Each line of the listing that contains the word "scene" is to be copied.

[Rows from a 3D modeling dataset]

# # # # # # #

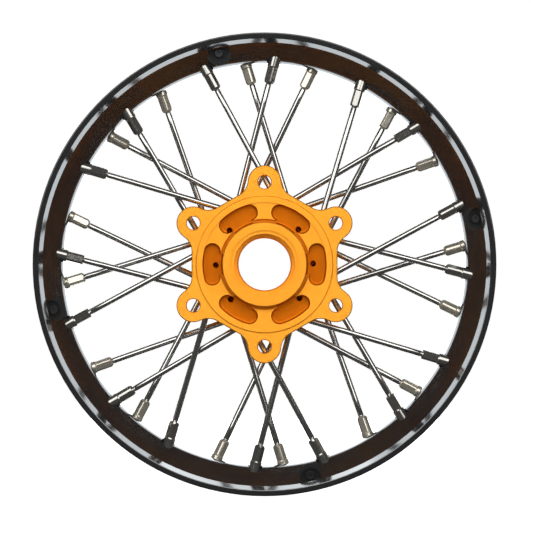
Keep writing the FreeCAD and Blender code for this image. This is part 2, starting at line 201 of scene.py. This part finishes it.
class Finish:
    """A Principled material under a name."""

    def __init__(self, name, **constants):
        self.material = bpy.data.materials.new(name)
        self.material.use_nodes = True
        self.tree = self.material.node_tree
        self.shader = self.tree.nodes["Principled BSDF"]
        self.shade({key.replace("_", " "): value for key, value in constants.items()})

    def node(self, kind, settings=None, inputs=None, output=0):
        """Adds a node, sets it up, fills its sockets and gives the wire of one output."""
        made = self.tree.nodes.new("ShaderNode" + kind)
        for key, value in (settings or {}).items():
            setattr(made, key, value)
        self.fill(made, inputs or {})
        return Wire(self, made.outputs[output])

    def fill(self, made, inputs):
        """Links wires to a node's sockets and sets constants on the others."""
        for key, value in inputs.items():
            if isinstance(value, Wire):
                self.tree.links.new(value.socket, made.inputs[key])
            else:
                made.inputs[key].default_value = value

    def shade(self, inputs):
        """Sets the shader's own sockets."""
        self.fill(self.shader, inputs)

    def place(self):
        """Position on the wheel in metres."""
        return self.node("TexCoord", output="Object")

    def round_axle(self):
        """Distance from the axle and place along it, in metres."""
        x, y, z = (self.node("SeparateXYZ", inputs={0: self.place()}, output=i) for i in range(3))
        return (x * x + z * z) ** 0.5, y

    def noise(self, where, scale, detail=2.0):
        return self.node("TexNoise", inputs={"Vector": where, "Scale": scale, "Detail": detail,
                                             "Roughness": 0.5})

    def mix(self, factor, first, second):
        """Colour between two colours."""
        return self.node("Mix", {"data_type": "RGBA"}, {0: factor, 6: first, 7: second}, output=2)

    def bump(self, height, distance):
        return self.node("Bump", inputs={"Strength": 1.0, "Distance": distance, "Height": height})


def colour(red, green, blue):
    """Colour with full alpha."""
    return (red, green, blue, 1.0)


paper = Finish("white_paper", Roughness=0.9)
fibre = paper.noise(paper.place(), 40.0)
paper.shade({"Base Color": paper.mix(fibre, colour(0.90, 0.90, 0.90), colour(0.94, 0.94, 0.94)),
             "Emission Color": colour(1, 1, 1), "Emission Strength": 1.0})
floor.data.materials.append(paper.material)


# ---------------------------------------------------------------- rim
# Two turned aluminium rings, polished and anodised gloss black, clamped together by four screws.
# A small white card close behind the wheel's middle lights their crown and the lip's step.

CARD_DISTANCE = 0.10
CARD_WIDTH = 0.25
CARD_RADIANCE = 3.3
CARD_COLOUR = (0.90, 0.96, 1.0)
card = softbox("rim_card", (0, CARD_DISTANCE, 0), (0, -1, 0), CARD_WIDTH, CARD_WIDTH,
               CARD_RADIANCE, "DISK", RIM_RINGS)
card.data.color = CARD_COLOUR
RIM_BLACK = colour(0.016, 0.0158, 0.016)
RIM_BLACK_WORN = colour(0.027, 0.0265, 0.027)
rim_gloss = Finish("gloss_black_anodise", Metallic=0.0, IOR=2.0)
radius, along_axle = rim_gloss.round_axle()
turning = rim_gloss.node("TexNoise", {"noise_dimensions": "2D"}, {
    "Vector": rim_gloss.node("CombineXYZ", inputs={0: radius, 1: along_axle}),
    "Scale": 2600.0, "Detail": 2.0})
cloud = rim_gloss.noise(rim_gloss.place(), 70.0, 3.0)
rim_gloss.shade({
    "Base Color": rim_gloss.mix(cloud, RIM_BLACK, RIM_BLACK_WORN),
    "Roughness": 0.10 + cloud * 0.05,
    "Normal": rim_gloss.bump(turning, 0.0000015),
})
for name in RIM_RINGS:
    nodes[name].data.materials[0] = rim_gloss.material


# ---------------------------------------------------------------- rim screws
# Socket-head screws in black-oxide steel, cold-headed with rolled threads. One sits in each
# pocket of the front ring and clamps the two rings together.

SCREW_COUNT = 4
oxide = Finish("black_oxide_steel", Metallic=0.9)
patch = oxide.noise(oxide.place(), 900.0, 3.0)
oxide.shade({
    "Base Color": oxide.mix(patch, colour(0.030, 0.030, 0.032), colour(0.075, 0.074, 0.074)),
    "Roughness": 0.28 + patch * 0.15,
    "Normal": oxide.bump(patch, 0.00001),
})
for number in range(1, SCREW_COUNT + 1):
    nodes[f"rim_screw_{number}"].data.materials[0] = oxide.material


# ---------------------------------------------------------------- spokes
# Straight spokes of drawn and polished stainless wire, 4 mm thick, screwed into the hub. The rim
# end carries a rolled thread, whose last turns run out just beyond the nipple.

SPOKE_RADIUS = 0.0020
SPOKE_TO_HUB = 0.1195
SPOKE_PAST_ROOT = 0.0075
PLAIN_FROM = 0.03
PLAIN_ROWS = 8
THREAD_FROM = 0.0125
THREAD_TO = 0.0168
THREAD_PITCH = 0.00075
THREAD_DEPTH = 0.00022
ROWS_PER_PITCH = 8
SPOKE_SIDES = 28
PAIRS_PER_SIDE = 8


def spoke_surface(root, inward):
    """Wire from past the root to the hub, as points, faces and their (cos, sin, length) places.

    A point is the root, plus a length along the spoke, plus the radius at an angle round it. The
    radius is the wire's, less the thread's depth times a cosine wave of length over pitch plus
    angle, faded in and out by three times a half sine over the threaded length, held at 1.
    """
    thread_rows = int((THREAD_TO - THREAD_FROM) / THREAD_PITCH * ROWS_PER_PITCH)
    length = np.concatenate([[-SPOKE_PAST_ROOT, 0.0],
                             np.linspace(THREAD_FROM, THREAD_TO, thread_rows),
                             np.linspace(PLAIN_FROM, SPOKE_TO_HUB, PLAIN_ROWS)])
    angle = np.linspace(0, 2 * math.pi, SPOKE_SIDES, endpoint=False)
    along, around = np.meshgrid(length, angle, indexing="ij")
    share = np.clip((along - THREAD_FROM) / (THREAD_TO - THREAD_FROM), 0, 1)
    fade = np.minimum(1, 3 * np.sin(math.pi * share))
    wave = 0.5 - 0.5 * np.cos(2 * math.pi * along / THREAD_PITCH + around)
    radius = SPOKE_RADIUS - THREAD_DEPTH * fade * wave
    inward = np.array(inward)
    across = np.cross(inward, (0, 1, 0))
    across /= np.linalg.norm(across)
    upright = np.cross(inward, across)
    offset = np.cos(around)[..., None] * across + np.sin(around)[..., None] * upright
    points = np.array(root) + along[..., None] * inward + radius[..., None] * offset
    places = np.stack([np.cos(around), np.sin(around), along], axis=-1)
    row, column = np.meshgrid(np.arange(len(length) - 1), np.arange(SPOKE_SIDES), indexing="ij")
    following = (column + 1) % SPOKE_SIDES
    corners = [row * SPOKE_SIDES + column, row * SPOKE_SIDES + following,
               (row + 1) * SPOKE_SIDES + following, (row + 1) * SPOKE_SIDES + column]
    faces = np.stack(corners, axis=-1).reshape(-1, 4).tolist()
    last = (len(length) - 1) * SPOKE_SIDES
    faces += [list(range(SPOKE_SIDES))[::-1], list(range(last, last + SPOKE_SIDES))]
    return points.reshape(-1, 3), faces, places.reshape(-1, 3)


steel = Finish("polished_stainless", Metallic=1.0)


def drawn(scales, detail):
    """Noise on the wire's own (cos, sin, length), scaled apart along and round the wire."""
    place = steel.node("Attribute", {"attribute_name": "wire"}, output=1)
    stretched = steel.node("VectorMath", {"operation": "MULTIPLY"}, {0: place, 1: scales})
    return steel.noise(stretched, 1.0, detail)


die_lines = drawn((9.0, 9.0, 60.0), 3.0)
haze = drawn((0.8, 0.8, 90.0), 2.0)
steel.shade({
    "Base Color": steel.mix(haze, colour(0.56, 0.545, 0.515), colour(0.66, 0.645, 0.615)),
    "Roughness": 0.08 + die_lines * 0.06 + haze * 0.04,
    "Normal": steel.bump(die_lines, 0.000006),
})
leaving = {joint["child"]: joint for joint in frame["joints"]}
for end in ("front", "rear"):
    for pair in range(1, PAIRS_PER_SIDE + 1):
        points, faces, places = [], [], []
        for number in (2 * pair - 1, 2 * pair):
            joint = leaving[f"{end}_nipple_{number:02d}"]
            wire_points, wire_faces, wire_places = spoke_surface(joint["pos_m"], joint["axis"])
            start = sum(len(part) for part in points)
            faces += [[corner + start for corner in face] for face in wire_faces]
            points.append(wire_points)
            places.append(wire_places)
        mesh = bpy.data.meshes.new(f"{end}_spokes_{pair}")
        mesh.from_pydata(np.concatenate(points).tolist(), [], faces)
        mesh.polygons.foreach_set("use_smooth", [True] * len(mesh.polygons))
        mesh.attributes.new("wire", "FLOAT_VECTOR", "POINT").data.foreach_set(
            "vector", np.concatenate(places).ravel())
        mesh.materials.append(steel.material)
        spokes = bpy.data.objects.new(f"{end}_spokes_{pair}", mesh)
        bpy.context.scene.collection.objects.link(spokes)
        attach(spokes, "wheel")
        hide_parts(f"{end}_spoke_pair_{pair}")


# ---------------------------------------------------------------- nipples
# Nickel-plated brass nipples with four wrench flats, slotted heads and turned chamfers. Both rows
# are one nickel in lit and shaded copies: the front row's plate is painted darker as shade, and
# the rear row's is painted lighter and warmer as light.


def nickel_plate(name, metallic, dull, bright, smooth, rough):
    """Nickel between two colours and two roughnesses, in small clouds with fine tool lines."""
    plate = Finish(name, Metallic=metallic)
    clouds = plate.noise(plate.place(), 420.0, 3.0)
    grain = plate.noise(plate.place(), 2600.0)
    plate.shade({
        "Base Color": plate.mix(clouds, dull, bright),
        "Roughness": smooth + clouds * (rough - smooth),
        "Normal": plate.bump(clouds * 0.4 + grain * 0.6, 0.00001),
    })
    return plate.material


# Lit and shaded copies of one nickel: the front row's colours are painted shade, the rear row's
# are painted light.
painted_light_nickel_of = {
    "front": nickel_plate("front_nickel_painted_shade", 0.92, colour(0.36, 0.35, 0.32),
                          colour(0.50, 0.485, 0.45), 0.10, 0.20),
    "rear": nickel_plate("rear_nickel_painted_light", 0.72, colour(0.60, 0.55, 0.45),
                         colour(0.74, 0.69, 0.58), 0.16, 0.30),
}
for name, node in nodes.items():
    if "nipple" in name:
        node.data.materials[0] = painted_light_nickel_of[name.split("_")[0]]


# ---------------------------------------------------------------- hub
# Turned and milled from one aluminium billet, bead-blasted and anodised orange. Painted shade
# darkens the orange in the pockets and grooves. A wide soft panel in front fills them.

PANEL_PLACE = (0, -0.5, 0.08)
PANEL_WIDTH = 1.8
PANEL_HEIGHT = 1.6
PANEL_RADIANCE = 0.37
softbox("hub_panel", PANEL_PLACE, (0, 1, 0), PANEL_WIDTH, PANEL_HEIGHT, PANEL_RADIANCE,
        only=("hub",))
FACE_PALE = colour(0.97, 0.392, 0.034)
FACE_DEEP = colour(0.89, 0.345, 0.024)
# Darker orange painted into the pockets and grooves as shade.
POCKET_PAINTED_SHADE = colour(0.53, 0.125, 0.0015)
POCKET_INNER = 0.0290
POCKET_OUTER = 0.0429
POCKET_EDGE = 0.0001
FRONT_WEB = -0.0242
REAR_WEB = 0.0206
SHADE_RAMP_DEPTH = 0.0050
orange = Finish("orange_anodise_with_painted_pocket_shade", Metallic=0.94)
radius, along_axle = orange.round_axle()
blast = orange.noise(orange.place(), 2200.0, 3.0)
mottle = orange.noise(orange.place(), 140.0, 3.0)
turning = orange.node("TexNoise", {"noise_dimensions": "1D"},
                      {"W": radius * 3000.0, "Detail": 2.0})


def ramp_up(value, start, end):
    """Rises smoothly from 0 at start to 1 at end."""
    return orange.node("MapRange", {"interpolation_type": "SMOOTHSTEP"}, {
        "Value": value, "From Min": start, "From Max": end, "To Min": 0.0, "To Max": 1.0})


# Painted shade: the base colour turns darker orange between the pocket walls and below the webs,
# ramped in over a few millimetres of depth so the walls darken like shade in a recess.
painted_shade_radii = (ramp_up(radius, POCKET_INNER - POCKET_EDGE, POCKET_INNER)
                 * (1.0 - ramp_up(radius, POCKET_OUTER - POCKET_EDGE, POCKET_OUTER)))
painted_shade_depth = (ramp_up(along_axle, FRONT_WEB, FRONT_WEB + SHADE_RAMP_DEPTH)
        * (1.0 - ramp_up(along_axle, REAR_WEB - SHADE_RAMP_DEPTH, REAR_WEB)))
face = orange.mix(mottle, FACE_DEEP, FACE_PALE)
orange.shade({
    "Base Color": orange.mix(painted_shade_radii * painted_shade_depth, face, POCKET_PAINTED_SHADE),
    "Roughness": 0.40 + blast * 0.10,
    "Normal": orange.bump(blast * 0.75 + turning * 0.25, 0.00006),
})
nodes["hub"].data.materials[0] = orange.material
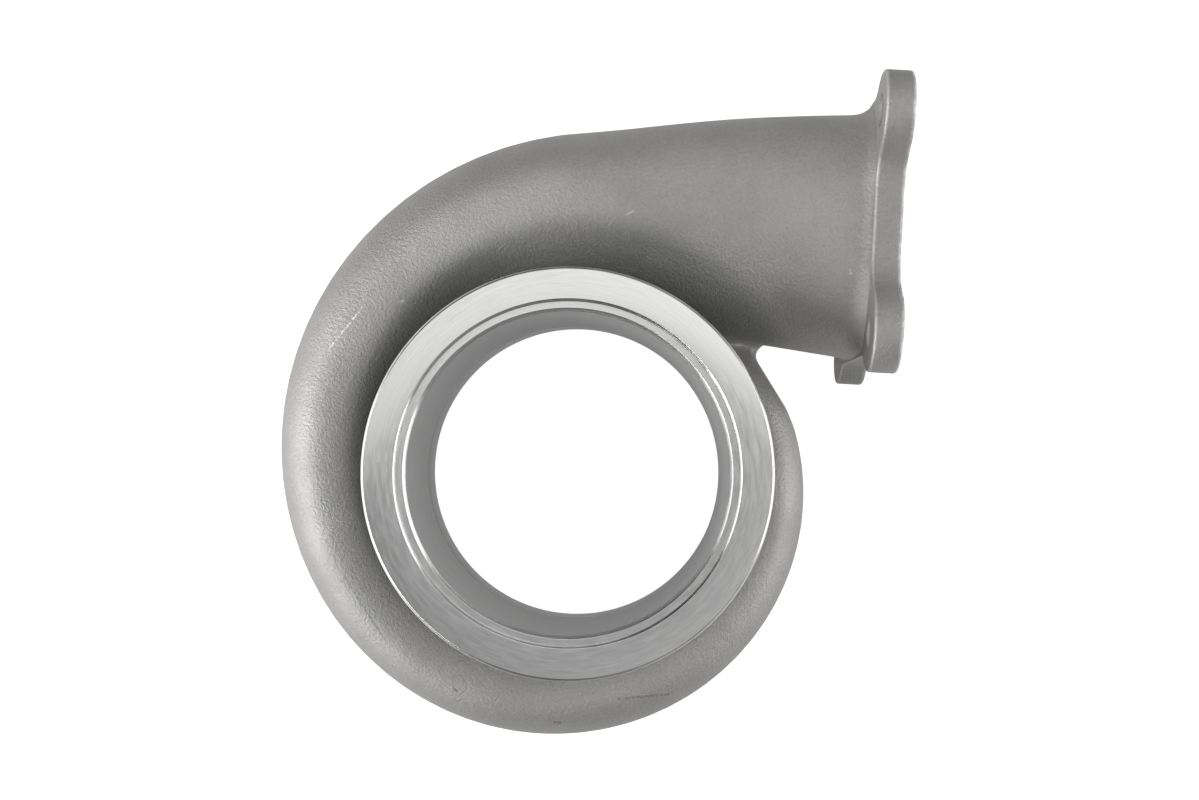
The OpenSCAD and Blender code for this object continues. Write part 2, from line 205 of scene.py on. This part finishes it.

# # # # # # #

Exercise response:
Keep writing the FreeCAD and Blender code for this image. This is part 2, starting at line 201 of scene.py. This part finishes it.
        bpy.context.scene.collection.objects.link(spokes)
The OpenSCAD and Blender code for this object continues. Write part 2, from line 205 of scene.py on. This part finishes it.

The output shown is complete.